Take the Gauri case. If the accused is indeed involved in her murder but will not divulge the whereabouts of the murder weapon, what is the police supposed to do? Is it even humanly possible to go about searching every place that the accused had been to after the murder? So if the police does not recover the murder weapon even after keeping the accused in its custody for a significant period, one can either presume that it has the wrong person or that the accused simply remained tight-lipped despite rigorous questioning.

Still, the absence of the murder weapon has often engaged the attention of our courts. And you will find an ample number of judgments of our Supreme Court saying no when asked by the accused to let them off primarily because of it. Our Supreme Court has been forced to say the same thing over and over again, that the non-discovery of the murder weapon is not a reason to let off the accused.

Finally, in the case of Gauri, the murder qualifies as one of the rarest of cases and may warrant the death penalty depending upon the degree of evidence uncovered by the police. However, it’s still not clear whether the SIT has made any progress whatsoever in this case and if those in its custody are really connected to the murder .

In any criminal case, first comes the investigation by the police and only if it manages to convince a judge in writing and through evidence and material in a chargesheet is the accused put on trial. However, in corruption cases, the government may stall the trial of a corrupt public servant by withholding sanction after investigation and stop it from proceeding.

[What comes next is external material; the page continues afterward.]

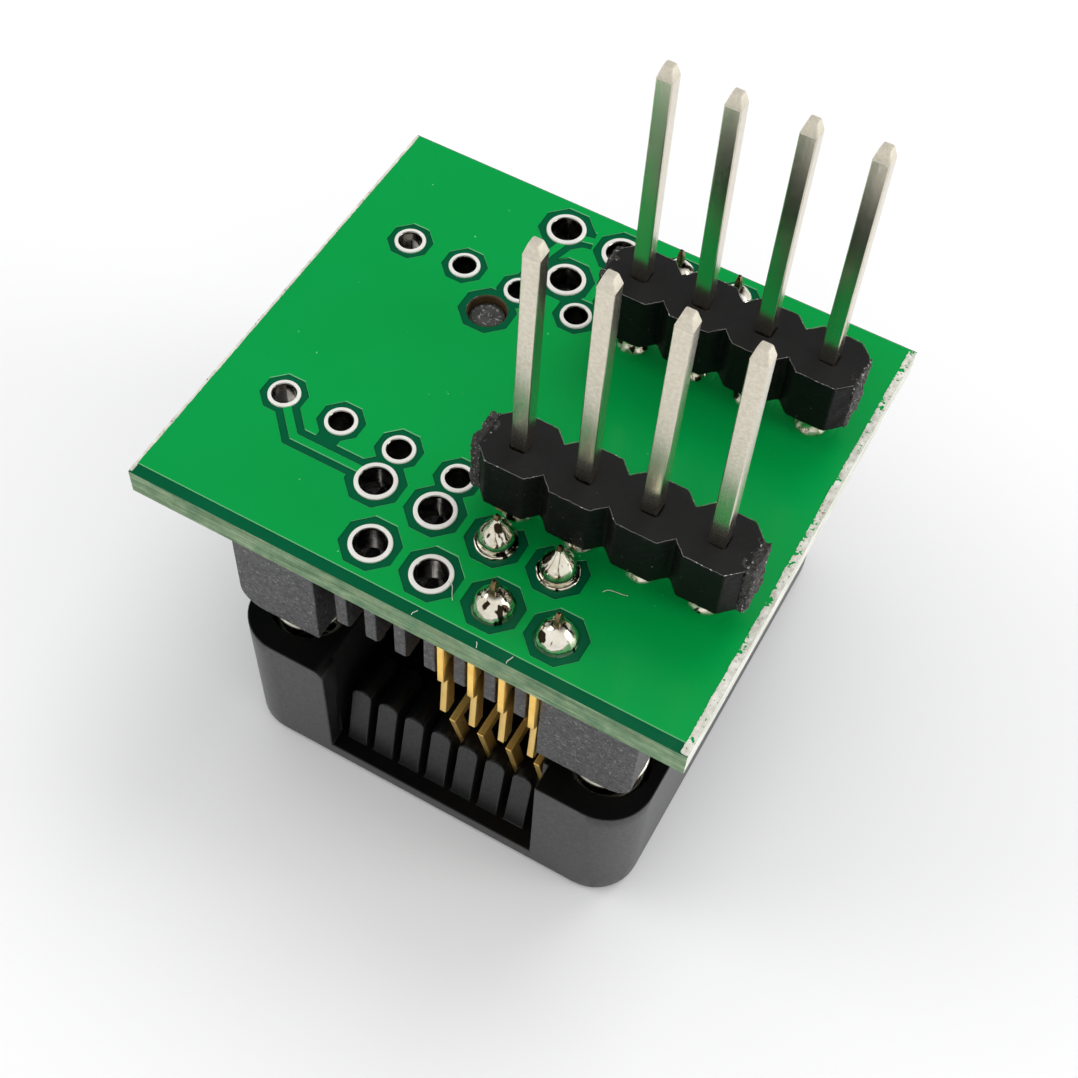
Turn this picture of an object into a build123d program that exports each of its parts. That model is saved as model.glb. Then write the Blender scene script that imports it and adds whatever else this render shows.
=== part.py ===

Around four years ago, I had launched a very vocal public fight against a series of judgments of the Karnataka High Court, one of which ruled that the government’s sanction was necessary to even investigate a public servant on a charge of corruption. This was so absurd in law and precedent that I said so publicly. But within no time, a Bench of our Supreme Court too agreed with the Karnataka High Court. In response, I was counseled by my lawyer friends to simply ignore it all and move forward. I didn’t budge, however and took my opposition national. Within a short time increasing criticism of such judgments from many quarters led the Karnataka High Court to reverse its order. So, the moral of the story here for lawyers is if somebody tells you things about the criminal law that may seem very absurd on sustained reasoning, don’t believe them. You should doubt them and publicly.